_WORK TO BE COMPLETED_: Select the lines of the records containing the word "rigid" and list them.

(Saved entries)
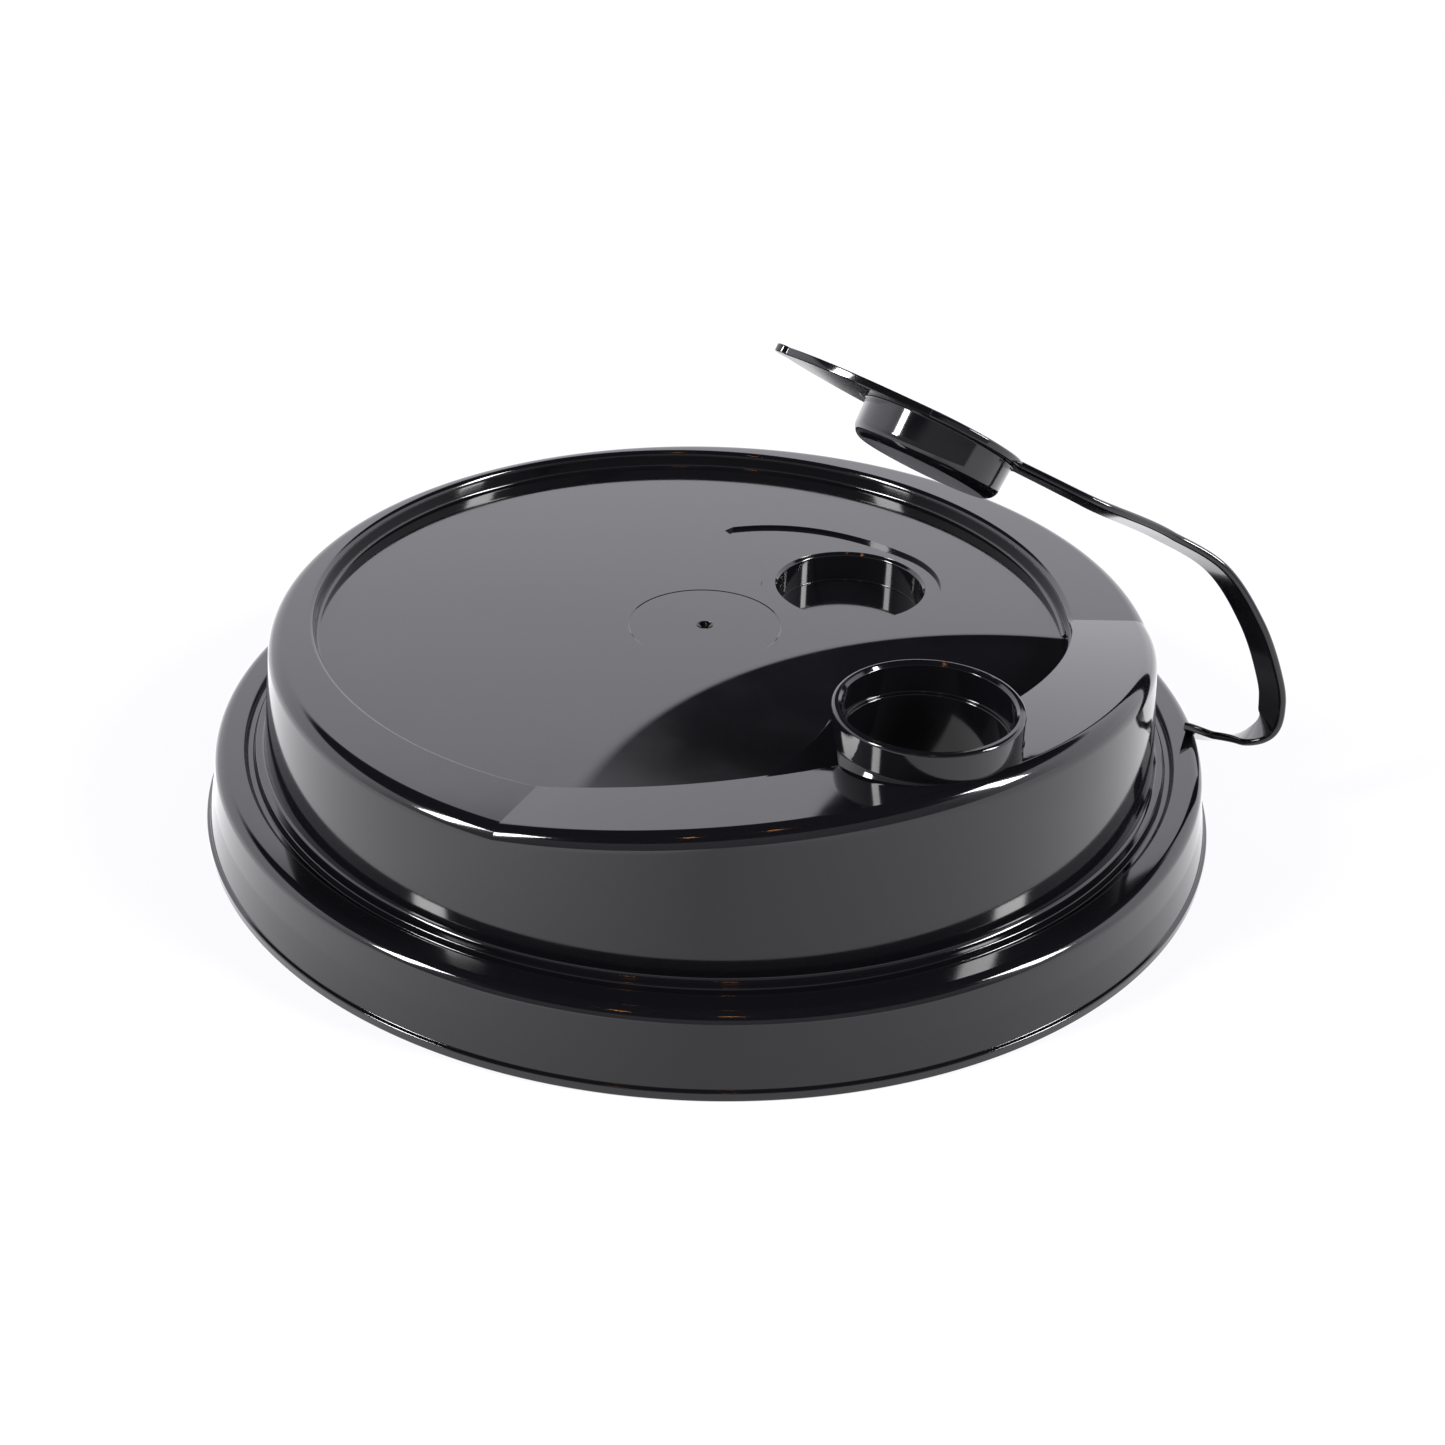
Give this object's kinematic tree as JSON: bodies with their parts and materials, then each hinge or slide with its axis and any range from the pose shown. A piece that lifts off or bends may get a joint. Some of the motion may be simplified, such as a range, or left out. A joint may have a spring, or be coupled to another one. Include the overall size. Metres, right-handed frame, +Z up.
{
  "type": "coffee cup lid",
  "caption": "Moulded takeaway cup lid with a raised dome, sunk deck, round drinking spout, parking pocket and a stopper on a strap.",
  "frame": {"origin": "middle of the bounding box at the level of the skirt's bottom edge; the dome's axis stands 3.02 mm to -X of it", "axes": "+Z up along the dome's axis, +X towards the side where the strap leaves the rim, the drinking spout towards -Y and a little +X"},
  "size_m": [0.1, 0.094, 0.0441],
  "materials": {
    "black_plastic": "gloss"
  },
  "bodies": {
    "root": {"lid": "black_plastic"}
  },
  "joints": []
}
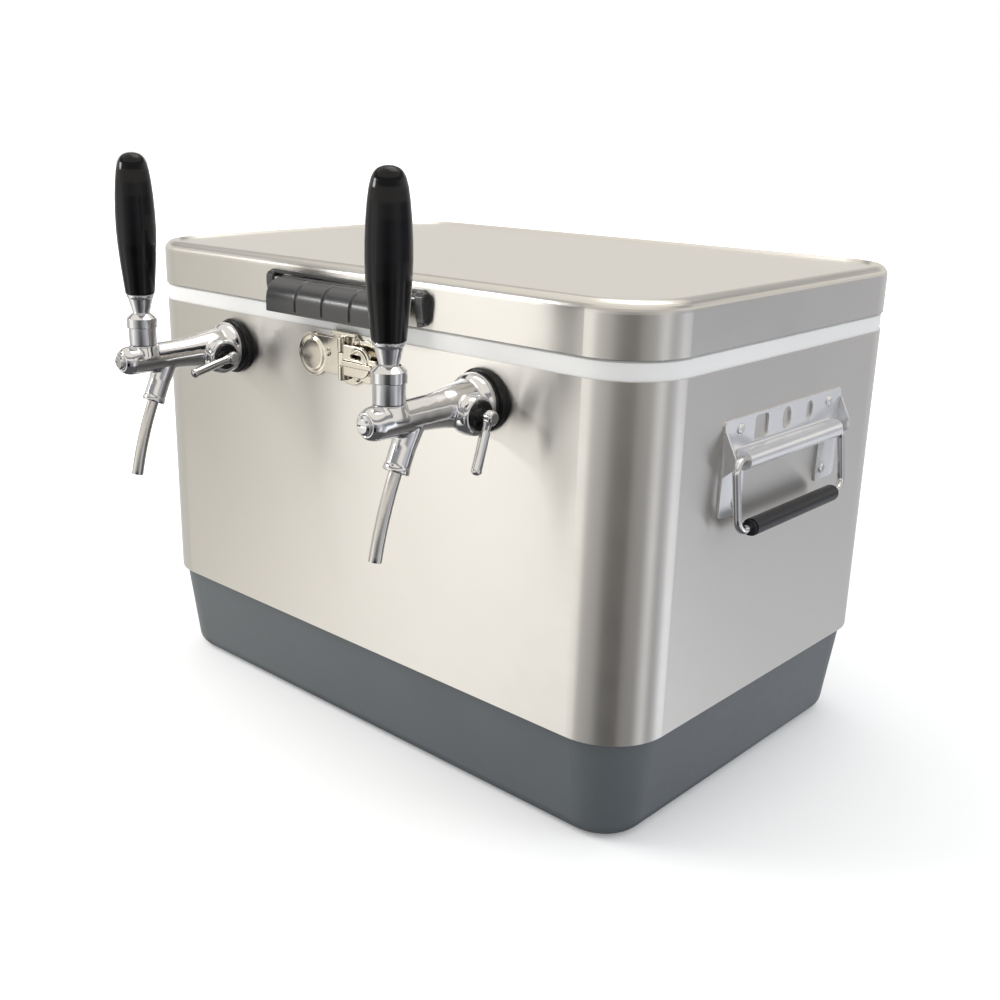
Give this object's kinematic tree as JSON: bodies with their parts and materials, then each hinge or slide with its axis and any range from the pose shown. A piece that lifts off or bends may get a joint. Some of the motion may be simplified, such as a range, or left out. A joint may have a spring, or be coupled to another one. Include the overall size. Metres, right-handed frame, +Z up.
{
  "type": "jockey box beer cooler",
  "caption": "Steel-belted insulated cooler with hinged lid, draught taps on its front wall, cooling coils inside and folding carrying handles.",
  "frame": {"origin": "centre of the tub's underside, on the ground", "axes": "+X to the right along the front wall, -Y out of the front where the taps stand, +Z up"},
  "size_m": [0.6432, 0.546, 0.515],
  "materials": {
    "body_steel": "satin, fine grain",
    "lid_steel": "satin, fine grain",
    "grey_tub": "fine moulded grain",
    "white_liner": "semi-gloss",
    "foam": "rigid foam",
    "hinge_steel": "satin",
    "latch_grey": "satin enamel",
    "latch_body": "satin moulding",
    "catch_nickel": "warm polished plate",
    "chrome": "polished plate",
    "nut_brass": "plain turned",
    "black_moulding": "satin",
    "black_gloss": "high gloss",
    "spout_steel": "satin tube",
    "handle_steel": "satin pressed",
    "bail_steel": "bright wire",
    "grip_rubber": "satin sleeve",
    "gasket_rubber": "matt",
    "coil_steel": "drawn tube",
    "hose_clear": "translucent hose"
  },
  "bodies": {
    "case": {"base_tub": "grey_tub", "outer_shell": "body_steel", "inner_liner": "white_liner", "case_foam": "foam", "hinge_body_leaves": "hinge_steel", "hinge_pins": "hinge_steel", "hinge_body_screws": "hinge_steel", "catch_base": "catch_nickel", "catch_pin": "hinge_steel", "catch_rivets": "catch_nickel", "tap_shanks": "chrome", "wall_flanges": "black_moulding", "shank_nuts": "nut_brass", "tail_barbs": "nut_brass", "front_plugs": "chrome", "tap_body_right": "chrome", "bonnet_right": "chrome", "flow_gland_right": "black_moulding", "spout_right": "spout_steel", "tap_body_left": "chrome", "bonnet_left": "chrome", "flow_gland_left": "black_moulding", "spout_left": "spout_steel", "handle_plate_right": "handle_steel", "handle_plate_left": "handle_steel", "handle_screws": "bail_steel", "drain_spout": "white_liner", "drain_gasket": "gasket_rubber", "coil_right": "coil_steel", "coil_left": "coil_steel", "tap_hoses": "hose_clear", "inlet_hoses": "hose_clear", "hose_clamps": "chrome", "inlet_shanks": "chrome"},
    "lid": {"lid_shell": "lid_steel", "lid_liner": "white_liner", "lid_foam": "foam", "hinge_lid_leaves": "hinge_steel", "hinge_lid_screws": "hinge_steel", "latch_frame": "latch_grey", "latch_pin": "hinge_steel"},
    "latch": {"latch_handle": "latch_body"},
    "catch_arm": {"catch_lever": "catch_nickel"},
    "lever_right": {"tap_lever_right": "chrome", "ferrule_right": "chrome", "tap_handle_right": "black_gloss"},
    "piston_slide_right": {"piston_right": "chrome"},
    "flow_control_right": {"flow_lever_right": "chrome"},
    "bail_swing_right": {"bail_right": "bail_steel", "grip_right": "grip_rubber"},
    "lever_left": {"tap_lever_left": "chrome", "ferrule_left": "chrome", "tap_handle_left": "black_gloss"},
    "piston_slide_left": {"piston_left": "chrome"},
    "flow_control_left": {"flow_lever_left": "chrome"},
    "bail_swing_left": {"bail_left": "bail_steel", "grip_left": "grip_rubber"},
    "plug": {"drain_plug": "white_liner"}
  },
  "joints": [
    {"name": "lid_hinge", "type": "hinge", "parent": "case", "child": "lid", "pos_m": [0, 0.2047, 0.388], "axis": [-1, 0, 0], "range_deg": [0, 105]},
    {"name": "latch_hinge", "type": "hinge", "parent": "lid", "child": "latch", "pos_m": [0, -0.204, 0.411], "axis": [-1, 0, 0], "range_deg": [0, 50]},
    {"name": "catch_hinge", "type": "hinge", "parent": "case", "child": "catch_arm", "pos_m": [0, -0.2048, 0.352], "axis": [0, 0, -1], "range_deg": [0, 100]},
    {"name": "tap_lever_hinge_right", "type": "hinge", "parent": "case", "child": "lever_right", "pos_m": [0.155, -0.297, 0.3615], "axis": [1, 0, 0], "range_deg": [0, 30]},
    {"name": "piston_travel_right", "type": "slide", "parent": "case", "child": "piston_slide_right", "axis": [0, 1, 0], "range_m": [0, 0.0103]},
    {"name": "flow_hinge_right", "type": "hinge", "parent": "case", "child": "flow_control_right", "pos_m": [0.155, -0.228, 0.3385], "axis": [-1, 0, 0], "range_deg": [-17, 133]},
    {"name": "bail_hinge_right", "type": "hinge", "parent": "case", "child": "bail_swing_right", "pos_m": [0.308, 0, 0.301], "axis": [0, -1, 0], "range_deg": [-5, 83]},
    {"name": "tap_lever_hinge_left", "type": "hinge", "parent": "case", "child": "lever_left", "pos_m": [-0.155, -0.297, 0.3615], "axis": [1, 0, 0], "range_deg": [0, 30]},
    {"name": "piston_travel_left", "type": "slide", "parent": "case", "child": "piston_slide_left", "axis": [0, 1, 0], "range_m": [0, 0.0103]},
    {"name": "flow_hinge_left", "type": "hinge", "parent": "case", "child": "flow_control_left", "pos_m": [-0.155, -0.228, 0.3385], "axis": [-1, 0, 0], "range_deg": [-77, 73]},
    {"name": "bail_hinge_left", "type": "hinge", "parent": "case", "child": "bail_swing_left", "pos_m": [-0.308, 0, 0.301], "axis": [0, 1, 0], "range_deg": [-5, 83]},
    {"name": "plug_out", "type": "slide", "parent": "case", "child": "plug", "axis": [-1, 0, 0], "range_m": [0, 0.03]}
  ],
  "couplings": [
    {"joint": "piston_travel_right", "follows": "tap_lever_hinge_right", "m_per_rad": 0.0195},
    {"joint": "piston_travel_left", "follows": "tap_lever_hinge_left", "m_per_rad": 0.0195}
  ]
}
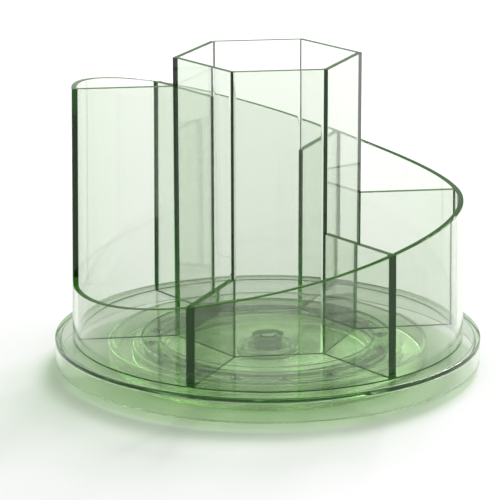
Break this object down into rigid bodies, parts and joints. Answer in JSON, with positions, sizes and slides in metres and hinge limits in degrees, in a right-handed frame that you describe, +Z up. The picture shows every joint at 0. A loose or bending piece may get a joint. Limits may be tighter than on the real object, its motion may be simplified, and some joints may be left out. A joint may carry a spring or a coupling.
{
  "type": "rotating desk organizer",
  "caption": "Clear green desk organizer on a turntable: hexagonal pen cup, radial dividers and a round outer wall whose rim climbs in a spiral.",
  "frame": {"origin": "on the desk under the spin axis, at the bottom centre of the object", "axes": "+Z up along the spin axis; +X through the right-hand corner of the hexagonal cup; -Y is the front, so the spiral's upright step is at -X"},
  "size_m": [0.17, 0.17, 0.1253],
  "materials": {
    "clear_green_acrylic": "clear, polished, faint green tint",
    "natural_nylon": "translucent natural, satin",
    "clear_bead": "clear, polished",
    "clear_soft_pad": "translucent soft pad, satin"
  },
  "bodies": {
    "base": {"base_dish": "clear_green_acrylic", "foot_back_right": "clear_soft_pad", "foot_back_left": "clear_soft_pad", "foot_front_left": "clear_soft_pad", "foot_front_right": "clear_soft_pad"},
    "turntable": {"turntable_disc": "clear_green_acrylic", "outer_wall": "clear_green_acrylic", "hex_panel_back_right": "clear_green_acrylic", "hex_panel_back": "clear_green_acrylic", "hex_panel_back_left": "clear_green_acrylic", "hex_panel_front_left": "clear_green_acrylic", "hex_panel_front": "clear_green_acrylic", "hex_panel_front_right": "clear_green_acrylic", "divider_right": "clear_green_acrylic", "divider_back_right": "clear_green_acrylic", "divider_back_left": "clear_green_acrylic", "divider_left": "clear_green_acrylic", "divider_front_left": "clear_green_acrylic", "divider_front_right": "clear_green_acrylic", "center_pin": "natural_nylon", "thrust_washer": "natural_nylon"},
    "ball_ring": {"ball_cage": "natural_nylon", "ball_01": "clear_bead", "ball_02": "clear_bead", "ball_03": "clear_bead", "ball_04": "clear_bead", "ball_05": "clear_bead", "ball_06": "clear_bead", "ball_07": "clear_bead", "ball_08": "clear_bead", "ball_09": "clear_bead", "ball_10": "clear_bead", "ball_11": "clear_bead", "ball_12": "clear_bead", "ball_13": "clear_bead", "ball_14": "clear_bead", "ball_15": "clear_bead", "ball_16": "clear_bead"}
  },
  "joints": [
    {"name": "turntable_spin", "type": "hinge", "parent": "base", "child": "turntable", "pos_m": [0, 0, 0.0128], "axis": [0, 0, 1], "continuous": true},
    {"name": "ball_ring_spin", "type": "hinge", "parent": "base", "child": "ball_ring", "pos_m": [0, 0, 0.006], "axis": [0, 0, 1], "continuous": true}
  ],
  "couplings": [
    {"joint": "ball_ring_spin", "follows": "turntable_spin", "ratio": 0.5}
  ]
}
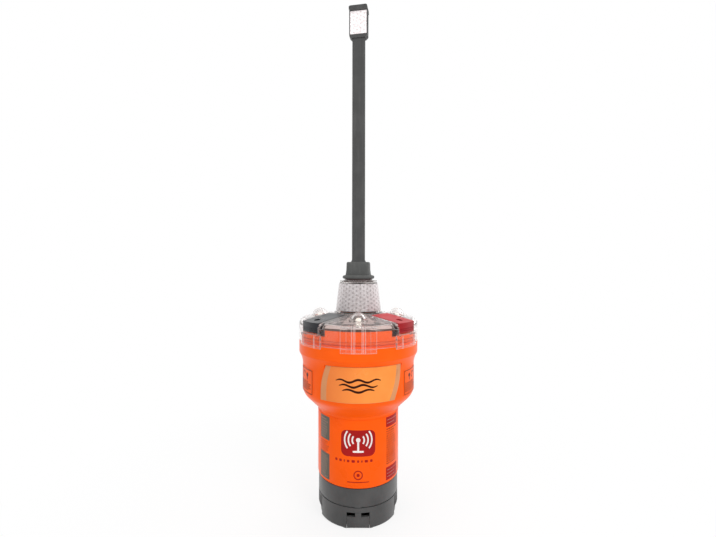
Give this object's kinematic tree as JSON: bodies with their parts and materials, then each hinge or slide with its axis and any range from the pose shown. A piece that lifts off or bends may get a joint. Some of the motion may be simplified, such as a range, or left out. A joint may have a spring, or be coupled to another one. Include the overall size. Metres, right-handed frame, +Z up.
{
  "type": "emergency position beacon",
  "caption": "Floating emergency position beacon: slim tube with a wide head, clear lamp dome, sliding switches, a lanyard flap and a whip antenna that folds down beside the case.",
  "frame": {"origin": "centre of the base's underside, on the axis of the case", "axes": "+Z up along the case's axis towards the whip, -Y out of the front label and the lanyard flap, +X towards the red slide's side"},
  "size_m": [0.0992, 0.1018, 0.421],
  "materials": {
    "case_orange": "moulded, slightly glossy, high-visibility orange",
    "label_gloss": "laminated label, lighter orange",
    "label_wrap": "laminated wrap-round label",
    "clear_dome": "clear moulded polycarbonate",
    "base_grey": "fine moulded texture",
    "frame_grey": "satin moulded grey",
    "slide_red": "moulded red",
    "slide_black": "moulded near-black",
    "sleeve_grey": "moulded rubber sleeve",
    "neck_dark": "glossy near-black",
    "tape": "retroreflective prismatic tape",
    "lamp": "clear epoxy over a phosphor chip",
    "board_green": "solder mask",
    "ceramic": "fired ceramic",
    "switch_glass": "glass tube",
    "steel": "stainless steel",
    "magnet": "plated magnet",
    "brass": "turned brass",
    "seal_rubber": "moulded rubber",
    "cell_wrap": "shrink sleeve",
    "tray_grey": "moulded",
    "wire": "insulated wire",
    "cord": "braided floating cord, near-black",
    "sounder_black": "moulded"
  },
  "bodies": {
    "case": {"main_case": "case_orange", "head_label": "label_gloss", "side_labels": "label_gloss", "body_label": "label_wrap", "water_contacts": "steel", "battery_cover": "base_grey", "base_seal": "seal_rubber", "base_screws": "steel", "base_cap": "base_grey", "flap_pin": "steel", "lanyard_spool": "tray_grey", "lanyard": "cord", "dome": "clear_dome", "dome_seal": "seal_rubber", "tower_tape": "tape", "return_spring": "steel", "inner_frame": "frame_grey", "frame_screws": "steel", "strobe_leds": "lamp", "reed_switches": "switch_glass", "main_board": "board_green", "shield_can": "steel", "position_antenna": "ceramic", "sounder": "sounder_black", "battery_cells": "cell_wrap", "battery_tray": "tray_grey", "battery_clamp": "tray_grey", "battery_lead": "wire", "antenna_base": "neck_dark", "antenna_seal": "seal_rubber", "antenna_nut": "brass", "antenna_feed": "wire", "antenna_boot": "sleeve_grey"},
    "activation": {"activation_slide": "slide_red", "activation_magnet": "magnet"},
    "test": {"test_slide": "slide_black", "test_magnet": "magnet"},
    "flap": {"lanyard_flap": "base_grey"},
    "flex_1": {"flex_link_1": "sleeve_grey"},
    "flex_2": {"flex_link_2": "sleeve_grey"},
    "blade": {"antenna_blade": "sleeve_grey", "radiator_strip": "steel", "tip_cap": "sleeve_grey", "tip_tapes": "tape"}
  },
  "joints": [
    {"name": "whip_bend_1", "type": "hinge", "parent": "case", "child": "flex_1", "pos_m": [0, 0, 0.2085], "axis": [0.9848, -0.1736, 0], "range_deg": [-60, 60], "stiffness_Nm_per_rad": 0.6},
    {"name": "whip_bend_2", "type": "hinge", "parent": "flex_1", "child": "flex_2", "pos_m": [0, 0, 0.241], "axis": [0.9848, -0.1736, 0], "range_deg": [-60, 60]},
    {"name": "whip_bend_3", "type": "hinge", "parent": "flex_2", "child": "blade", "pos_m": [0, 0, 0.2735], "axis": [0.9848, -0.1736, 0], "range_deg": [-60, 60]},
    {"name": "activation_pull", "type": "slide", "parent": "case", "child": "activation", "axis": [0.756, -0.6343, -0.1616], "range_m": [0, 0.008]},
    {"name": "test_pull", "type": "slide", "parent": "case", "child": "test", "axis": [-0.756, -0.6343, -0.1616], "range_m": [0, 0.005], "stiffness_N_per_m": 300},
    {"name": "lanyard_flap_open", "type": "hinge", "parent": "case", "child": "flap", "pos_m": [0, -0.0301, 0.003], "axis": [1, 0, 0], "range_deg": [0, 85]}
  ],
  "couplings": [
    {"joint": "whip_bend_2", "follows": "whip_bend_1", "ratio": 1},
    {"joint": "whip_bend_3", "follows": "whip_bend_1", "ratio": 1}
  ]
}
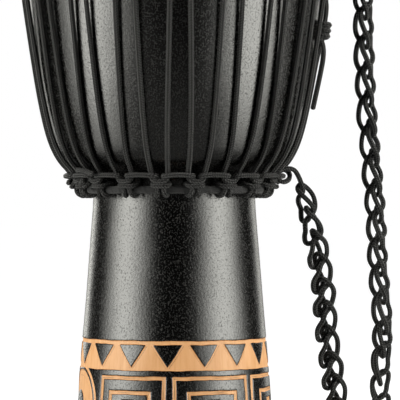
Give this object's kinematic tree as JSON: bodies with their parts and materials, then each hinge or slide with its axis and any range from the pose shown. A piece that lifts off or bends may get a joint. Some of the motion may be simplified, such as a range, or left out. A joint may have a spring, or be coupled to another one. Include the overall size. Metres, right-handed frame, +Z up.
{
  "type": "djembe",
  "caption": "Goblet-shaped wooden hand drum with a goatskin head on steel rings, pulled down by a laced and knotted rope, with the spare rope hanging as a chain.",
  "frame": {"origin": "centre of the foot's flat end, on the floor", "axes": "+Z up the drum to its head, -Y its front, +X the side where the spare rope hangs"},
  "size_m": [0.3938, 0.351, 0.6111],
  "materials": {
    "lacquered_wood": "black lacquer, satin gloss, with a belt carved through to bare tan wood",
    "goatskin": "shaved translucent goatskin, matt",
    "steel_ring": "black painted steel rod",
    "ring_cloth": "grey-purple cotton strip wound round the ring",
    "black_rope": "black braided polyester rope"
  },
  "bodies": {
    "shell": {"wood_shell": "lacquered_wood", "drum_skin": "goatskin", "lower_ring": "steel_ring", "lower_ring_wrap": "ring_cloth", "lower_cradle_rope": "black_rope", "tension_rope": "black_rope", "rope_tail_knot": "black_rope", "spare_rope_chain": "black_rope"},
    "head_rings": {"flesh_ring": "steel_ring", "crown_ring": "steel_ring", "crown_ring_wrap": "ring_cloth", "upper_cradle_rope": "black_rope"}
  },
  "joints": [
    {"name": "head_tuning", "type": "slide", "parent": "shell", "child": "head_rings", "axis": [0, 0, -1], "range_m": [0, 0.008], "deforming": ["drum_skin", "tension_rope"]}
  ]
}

_SOLUTION FOR THIS PROBLEM_:
    "foam": "rigid foam",
Break this object down into rigid bodies, parts and joints. Answer in JSON, with positions, sizes and slides in metres and hinge limits in degrees, in a right-handed frame that you describe, +Z up. The picture shows every joint at 0. A loose or bending piece may get a joint. Limits may be tighter than on the real object, its motion may be simplified, and some joints may be left out. A joint may carry a spring or a coupling.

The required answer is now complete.